The request - Output all the material that follows, exactly as given.

Available data -
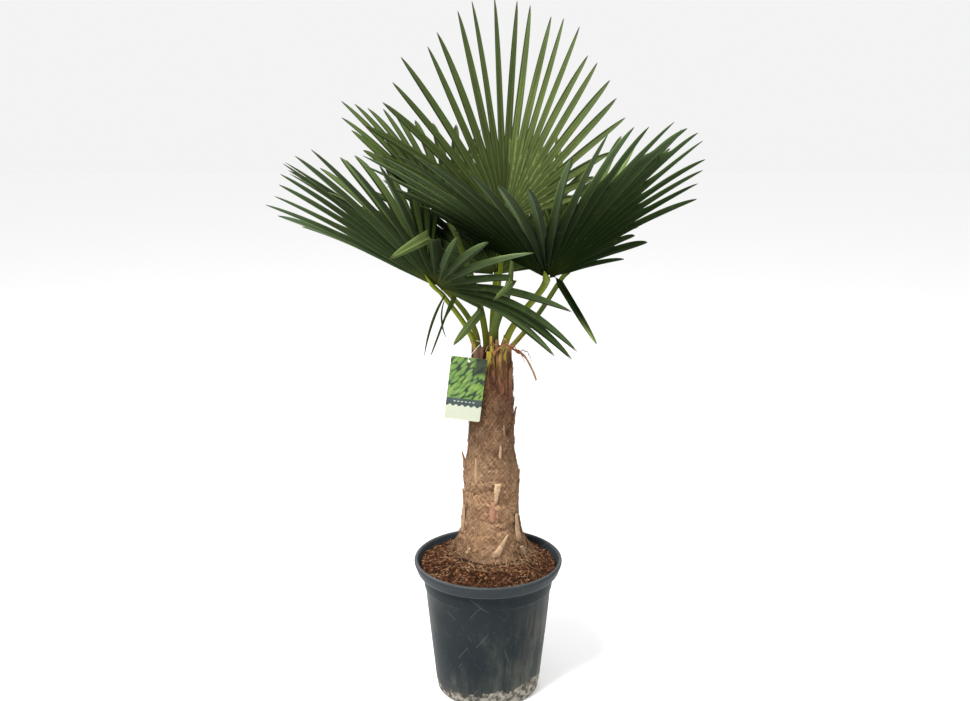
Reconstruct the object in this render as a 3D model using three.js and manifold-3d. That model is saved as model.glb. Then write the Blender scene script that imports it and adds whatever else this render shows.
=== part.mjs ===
// Windmill palm in a nursery pot, with a hanging plant label. Millimetres, +Z up.
// The origin is the middle of the pot's flat underside, and the plant's front is -Y.

import * as THREE from 'three';
import * as BufferGeometryUtils from 'three/addons/utils/BufferGeometryUtils.js';
import Module from 'manifold-3d';

const wasm = await Module();
wasm.setup();

// ---------- driving dimensions ----------

const CLEAR = 0.3; // gap between pieces that rest on each other
const deg = THREE.MathUtils.degToRad;
const UP = new THREE.Vector3(0, 0, 1);

const POT = {
  height: 348,
  baseRadius: 130,
  shoulderRadius: 161,
  shoulderHeight: 312,
  lipRadius: 184,
  lipHeight: 32,
  wall: 4,
  floor: 8,
  sides: 40,
};

const SOIL = {
  wallHeight: 334, // where the mix meets the pot's wall
  crownHeight: 349, // flat ground that the trunk stands on
  crownRadius: 104,
};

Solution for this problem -
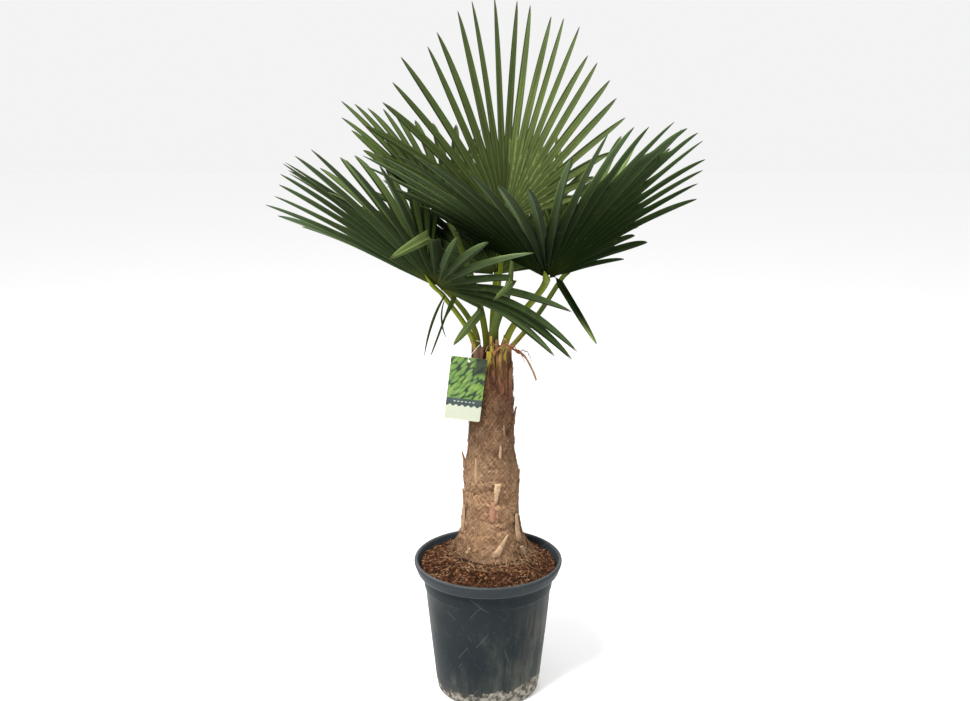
Reconstruct the object in this render as a 3D model using three.js and manifold-3d. That model is saved as model.glb. Then write the Blender scene script that imports it and adds whatever else this render shows.
=== part.mjs ===
// Windmill palm in a nursery pot, with a hanging plant label. Millimetres, +Z up.
// The origin is the middle of the pot's flat underside, and the plant's front is -Y.

import * as THREE from 'three';
import * as BufferGeometryUtils from 'three/addons/utils/BufferGeometryUtils.js';
import Module from 'manifold-3d';

const wasm = await Module();
wasm.setup();

// ---------- driving dimensions ----------

const CLEAR = 0.3; // gap between pieces that rest on each other
const deg = THREE.MathUtils.degToRad;
const UP = new THREE.Vector3(0, 0, 1);

const POT = {
  height: 348,
  baseRadius: 130,
  shoulderRadius: 161,
  shoulderHeight: 312,
  lipRadius: 184,
  lipHeight: 32,
  wall: 4,
  floor: 8,
  sides: 40,
};

const SOIL = {
  wallHeight: 334, // where the mix meets the pot's wall
  crownHeight: 349, // flat ground that the trunk stands on
  crownRadius: 104,
};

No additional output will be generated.